В трактире мы сели за стол у окна.
— Посмотри на мою Волгу, — говорил Шаляпин, показывая в окно. — Люблю Волгу. Народ другой на Волге. Не сквалыжники. Везде как-то жизнь для денег, а на Волге деньги для жизни.
Было явно: этому высокому размашистому юноше радостно — есть уху с калачом и вольно сидеть в трактире…
Там я его и оставил…
Когда я приехал к Мамонтову, тот обеспокоился, что Шаляпина нет со мной.
— Знаете, ведь он сегодня поет! Театр будет полон… Поедем к нему…
Однако в гостинице, где жил Шаляпин, мы его не застали. Нам сказали, что он поехал с барышнями кататься по Волге…
В театре, за кулисами, я увидел Труффи. Он был во фраке, завит. В зрительный зал уже собиралась публика, но Шаляпина на сцене не было. Мамонтов и Труффи волновались.
И вдруг Шаляпин появился. Он живо разделся в уборной донага и стал надевать на себя ватные толшинки. Быстро одеваясь и гримируясь, Шаляпин говорил, смеясь, Труффи:
— Ви, маэстро, не забудьте, пожалуйста, мои эффектные фермато.
Потом, положив ему руку на плечо, сказал серьезно:
— Труффочка, помнишь, — там не четыре, а пять. Помни паузу. — И острыми глазами Шаляпин строго посмотрел на дирижера.
Публика наполнила театр.
Труффи сел за пульт. Раздавались нетерпеливые хлопки публики. Началась увертюра.
После арии Сусанина «Чуют правду» публика была ошеломлена. Шаляпина вызывали без конца.
И я видел, как Ковалевский, со слезами на глазах, говорил Мамонтову:
— Кто этот Шаляпин? Я никогда не слыхал такого певца!
К Мамонтову в ложу пришли Витте и другие и выражали свой восторг.
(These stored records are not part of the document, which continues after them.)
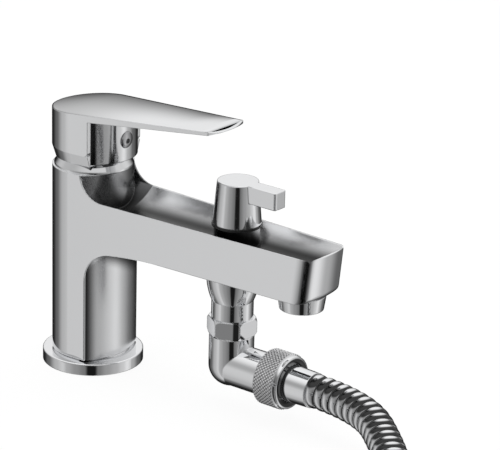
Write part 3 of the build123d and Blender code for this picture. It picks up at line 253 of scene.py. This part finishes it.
def chrome_material(name, colour=CHROME_COLOUR, roughness=CHROME_ROUGHNESS, ripple=0.02):
    """Polished plate: fine wipe marks vary its gloss and a slow wave moves its reflections."""
    material, tree, shader = new_material(name)
    shader.inputs["Base Color"].default_value = colour
    shader.inputs["Metallic"].default_value = 1.0
    place = tree.nodes.new("ShaderNodeTexCoord")
    smudge = tree.nodes.new("ShaderNodeTexNoise")
    smudge.inputs["Scale"].default_value = SMUDGE_SCALE
    smudge.inputs["Detail"].default_value = SMUDGE_DETAIL
    gloss = tree.nodes.new("ShaderNodeMapRange")
    gloss.inputs["From Min"].default_value = SMUDGE_LOW
    gloss.inputs["From Max"].default_value = SMUDGE_HIGH
    gloss.inputs["To Min"].default_value = roughness * GLOSS_LOW
    gloss.inputs["To Max"].default_value = roughness * GLOSS_HIGH
    wave = tree.nodes.new("ShaderNodeTexNoise")
    wave.inputs["Scale"].default_value = WAVE_SCALE
    wave.inputs["Detail"].default_value = WAVE_DETAIL
    bump = tree.nodes.new("ShaderNodeBump")
    bump.inputs["Strength"].default_value = ripple
    bump.inputs["Distance"].default_value = WAVE_HEIGHT
    edge = tree.nodes.new("ShaderNodeBevel")
    edge.samples = EDGE_SAMPLES
    edge.inputs["Radius"].default_value = EDGE_ROUND
    tree.links.new(place.outputs["Object"], smudge.inputs["Vector"])
    tree.links.new(place.outputs["Object"], wave.inputs["Vector"])
    tree.links.new(smudge.outputs["Fac"], gloss.inputs["Value"])
    tree.links.new(gloss.outputs["Result"], shader.inputs["Roughness"])
    tree.links.new(wave.outputs["Fac"], bump.inputs["Height"])
    tree.links.new(edge.outputs["Normal"], bump.inputs["Normal"])
    tree.links.new(bump.outputs["Normal"], shader.inputs["Normal"])
    return material


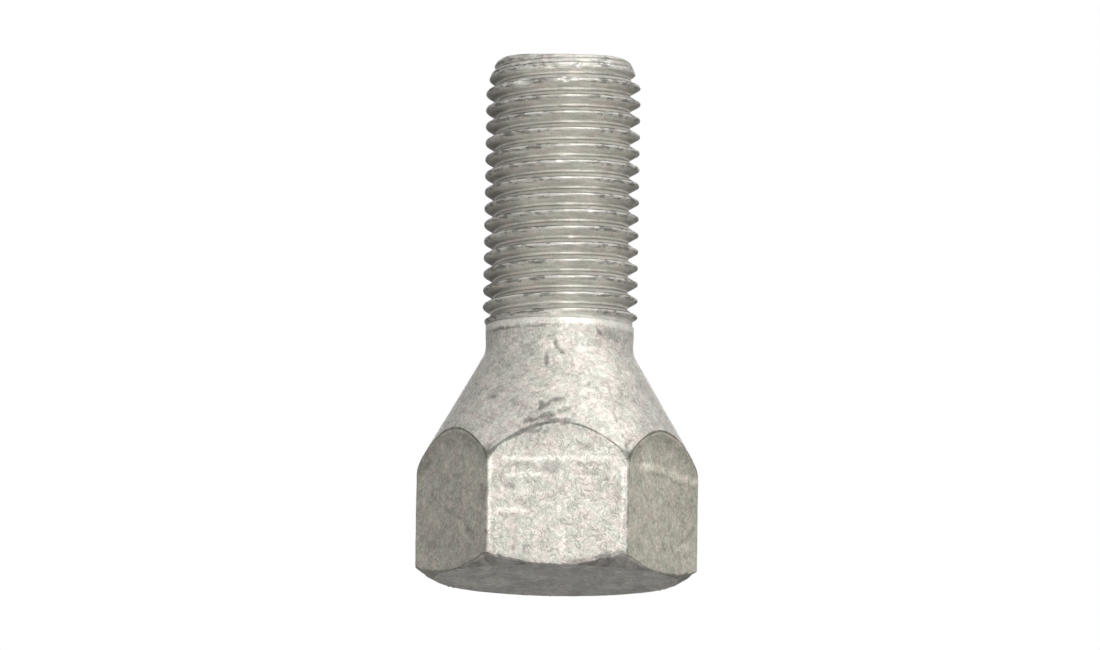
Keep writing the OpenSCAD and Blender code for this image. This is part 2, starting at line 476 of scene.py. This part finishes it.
def shape_thread(mesh):
    """Lays every point of the screwed sheet on the worn thread, and marks its crests, flanks and roots: wear
    and chips on the crests, painted shade on their sides, and painted highlight and shade along roots and
    flanks.
    """
    painted_shade_and_scuffs = mesh.verts.layers.float.new("painted_shade_and_scuffs")
    rubbed = mesh.verts.layers.float.new("rubbed")
    painted_highlight = mesh.verts.layers.float.new("painted_highlight")
    chips_and_painted_shade = mesh.verts.layers.float.new("chips_and_painted_shade")
    for vertex in mesh.verts:
        height = vertex.co.z / MM
        angle = math.atan2(vertex.co.y, vertex.co.x)
        turn = (angle / (2 * math.pi)) % 1.0
        along = (height - GROOVE_START) / PITCH - turn
        groove = round(along)
        offset = (along - groove) * PITCH
        crest_offset = PITCH / 2 - abs(offset)
        fresh = min(max(thread_form(crest_offset), groove_root(groove + turn)), envelope(height))
        nick = nick_depth(height, angle)
        limit = envelope(height) - crest_wear(height, angle) - nick
        radius = min(fresh, max(limit, ROOT_RADIUS))
        worn_end = 0.2 * smooth(0.6, 0.0, TIP - height) * smooth(5.5, 1.0, abs(radius * math.cos(angle)))
        move_to(vertex, radius, angle, height - worn_end * (math.sin(angle) < 0))
        on_thread = smooth(THREAD_FOOT - 0.1, THREAD_FOOT + 0.6, height)
        vertex[rubbed] = max(smooth(0.16, 0.04, crest_offset) * on_thread, smooth(0.06, 0.2, nick))
        near_crest = max(smooth(0.36, 0.12, crest_offset), 0.6 * smooth(TIP - 1.4, TIP - 0.8, height))
        # Real chips, fewer where the crests catch the front highlight, so that they also lay painted shade on
        # the crests' sides
        bright_front = smooth(2.8, 1.0, abs(radius * math.cos(angle) - 0.9)) * (math.sin(angle) < 0)
        vertex[chips_and_painted_shade] = near_crest * on_thread * smooth(0.2, 0.06, nick) * (1 - 0.65 * bright_front)
        # Painted highlight along each root, and painted shade just below it and just above each crest
        vertex[painted_highlight] = 0.6 * smooth(0.14, 0.02, abs(offset - 0.08)) * on_thread
        root_line = 0.65 * smooth(0.13, 0.03, abs(offset + 0.14))
        crest_line = 0.75 * smooth(0.09, 0.02, abs(offset + 0.6))
        vertex[painted_shade_and_scuffs] = max(root_line, crest_line) * on_thread


def finished_piece(name, mesh):
    """Turns a mesh under construction into a smooth-shaded object with its faces outwards."""
    bmesh.ops.recalc_face_normals(mesh, faces=mesh.faces[:])
    for face in mesh.faces:
        face.smooth = True
    data = bpy.data.meshes.new(name)
    mesh.to_mesh(data)
    mesh.free()
    piece = bpy.data.objects.new(name, data)
    bpy.context.scene.collection.objects.link(piece)
    return piece


def make_head():
    head = bmesh.new()
    forge_head(head)
    last_row = [edge for edge in head.edges if edge.is_boundary]
    bmesh.ops.contextual_create(head, geom=last_row)
    return finished_piece("forged_head", head)


def make_thread():
    thread = bmesh.new()
    roll_thread(thread)
    trim(thread, THREAD_START, upper=False)
    for height in TIP_EDGES:
        score(thread, height)
    trim(thread, TIP, upper=True)
    shape_thread(thread)
    return finished_piece("rolled_thread", thread)


# Materials

def add(tree, kind, inputs, **settings):
    """Adds a node. An input is a value, or the socket that feeds it."""
    node = tree.nodes.new(kind)
    for name, value in settings.items():
        setattr(node, name, value)
    for name, value in inputs.items():
        if isinstance(value, bpy.types.NodeSocket):
            tree.links.new(value, node.inputs[name])
        else:
            node.inputs[name].default_value = value
    return node


def maths(tree, operation, first, second=0.0):
    return add(tree, "ShaderNodeMath", {0: first, 1: second}, operation=operation).outputs[0]


def times(tree, first, second):
    return maths(tree, "MULTIPLY", first, second)


def level(tree, value, low, high, bottom=0.0, top=1.0):
    """Takes a value from low to high over to bottom to top, with level ends."""
    ends = {"Value": value, "From Min": low, "From Max": high, "To Min": bottom, "To Max": top}
    return add(tree, "ShaderNodeMapRange", ends, interpolation_type="SMOOTHSTEP").outputs["Result"]


def where(tree, share, tone):
    """A tone where the share is 1, fading to no change where it is 0."""
    return add(tree, "ShaderNodeMix", {"Factor": share, "A": 1.0, "B": tone}).outputs["Result"]


def blend(tree, share, first, second):
    """A colour between two others."""
    mix = add(tree, "ShaderNodeMix", {"Factor": share, "A": first, "B": second}, data_type="RGBA")
    return mix.outputs["Result"]


def cloud(tree, place, scale, detail=3.0, distortion=0.0):
    """A noise whose scale is in features to the millimetre."""
    inputs = {"Vector": place, "Scale": scale, "Detail": detail, "Roughness": 0.6, "Distortion": distortion}
    return add(tree, "ShaderNodeTexNoise", inputs).outputs["Fac"]


def squiggles(tree, place, scale, half_width, distortion=0.7):
    """Thin wandering lines, where a noise passes through its middle value."""
    offset = maths(tree, "SUBTRACT", cloud(tree, place, scale, 1.0, distortion), 0.5)
    return level(tree, maths(tree, "ABSOLUTE", offset), half_width, 0.0)


def moved(tree, place, offset, scale=(1, 1, 1)):
    inputs = {"Vector": place, "Location": offset, "Scale": scale}
    return add(tree, "ShaderNodeMapping", inputs).outputs["Vector"]


def painted(tree, mark):
    """A mark from 0 to 1 that the mesh carries in an attribute of that name."""
    return add(tree, "ShaderNodeAttribute", {}, attribute_name=mark).outputs["Fac"]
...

Мамонтов привел Шаляпина со сцены в ложу. Все удивлялись его молодости.
За ужином, после спектакля, на котором собрались артисты и друзья, Шаляпин сидел, окруженный артистками, и там шел несмолкаемый хохот. После ужина Шаляпин поехал с ними кататься по Волге.
— Эта такая особенная человека! — говорил Труффи. — Но такой таланта я вижу в первый раз.
В начале театрального сезона в Москве, в Частной опере Мамонтова, мной были приготовлены к постановке оперы: «Рогнеда» Серова, «Опричник» Чайковского и «Русалка» Даргомыжского.
В мастерскую на Долгоруковской улице, которую мы занимали вместе с В. А. Серовым, часто приходил Шаляпин. Если засиживался поздно, то оставался ночевать.
Шаляпин был всегда весел и остроумно передразнивал певцов русских и итальянских, изображая их движения, походку на сцене. Он совершенно точно подражал их пению. Эта тонкая карикатура была смешна.